A $20-million  research project funded by the U.S.D.A.’s National Institute of Food plans to examine climate impacts on the U.S. corn crop. Iowa State University sociology professor, Lois Wright, is overseeing the effort of 42 scientists from 10 universities. She says they are looking at several factors that impact the growing of corn.

She says they’ll be looking at the carbon-nitrogen and water footprints in the corn-bases system, with particular interest in what happens when long-term weather patterns change, and how it impacts the corn-based cropping system. Wright says the various scientists come from a lot of different areas of study, and that is what should lead to a more diverse study.

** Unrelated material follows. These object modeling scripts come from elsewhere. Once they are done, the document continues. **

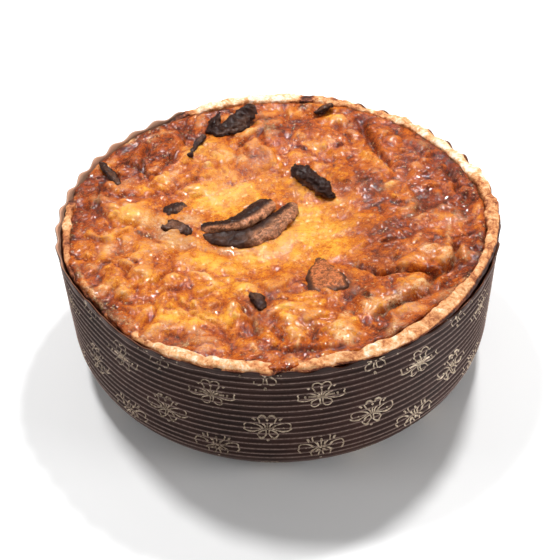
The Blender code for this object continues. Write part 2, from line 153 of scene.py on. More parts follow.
# Lumps and hollows: x, y, half length, half width, turn of the long axis, height
LUMPS = (
    (41.4, -45.1, 13, 6.5, 8, 2.2), (48.3, -23.3, 13, 10, -20, 2), (61.1, -23.5, 11, 4, 80, 1.6),
    (60.1, 30.7, 17, 11, 110, 1.6), (48.3, 48.5, 15, 8, 100, 1.4), (31.8, 23.5, 10, 8, -30, 1.6),
    (39.7, -7.5, 8, 7, 0, 1.4), (-63.1, 41.6, 11, 9, 50, 1.8), (-44.3, 46.5, 15, 8, 95, 1.6),
    (-29.7, 29.9, 9, 7, 70, 1.3), (-71.9, 13, 13, 6, 95, 1.2), (-57.2, 3.2, 9, 7, 0, 0.9),
    (-57.2, -28.4, 12, 8, 120, 0.8), (-25.6, -50, 12, 9, 0, 0.8), (21.7, -65.8, 8, 6, 70, 1.2),
    (3, -58.9, 7, 5, 60, 1), (13.8, 56.4, 12, 7, 0, 1.4), (-5.9, 41.8, 11, 8, 0, 1), (69, -0.8, 8, 10, 0, 0.9),
    (-6, -26.2, 16, 9, 10, -1.2), (14, 0.3, 12, 9, 90, -1), (-22, 13, 12, 8, -20, -1), (59.1, 7.1, 9, 6, 40, -0.9),
)

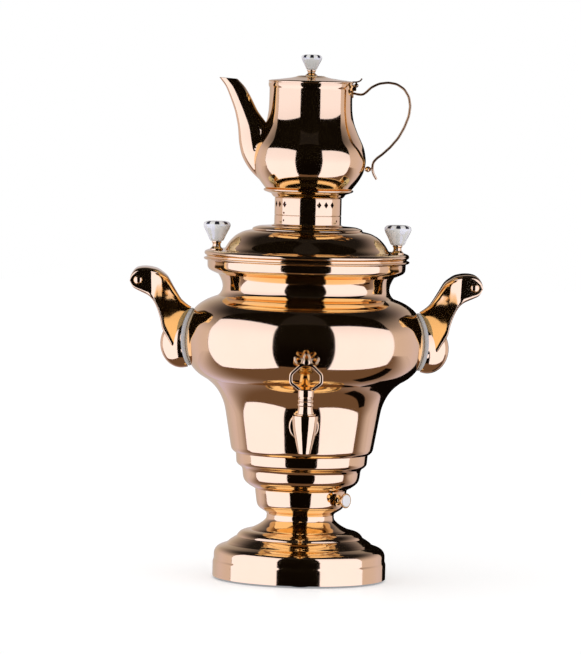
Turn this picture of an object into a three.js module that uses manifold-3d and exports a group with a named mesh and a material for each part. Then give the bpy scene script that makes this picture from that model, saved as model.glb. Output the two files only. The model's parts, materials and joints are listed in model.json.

Wright says it should lead to a flow of ideas where people in one discipline are asking questions that another discipline haven’t asked before. She says it puts people together who may not have interacted before and now they are asking new questions, and she says that’s the exciting part of the study. Wright says the data already suggests weather patterns are changing.

Wright says there are eight to nine more days in the growing season than in the past, higher dew point temperatures and some extreme weather events that have some really big implications. Wright says the end result of the study should allow corn growers to make some better decisions on planting and producing their crop.

She says the work will go from the research to the extension, so producers will have good research and science to make some decisions for their own farm and land. Wright says those decisions have an impact that goes beyond the grower, something that is already being seen today as food prices are impacted worldwide by weather. The study will cover five years.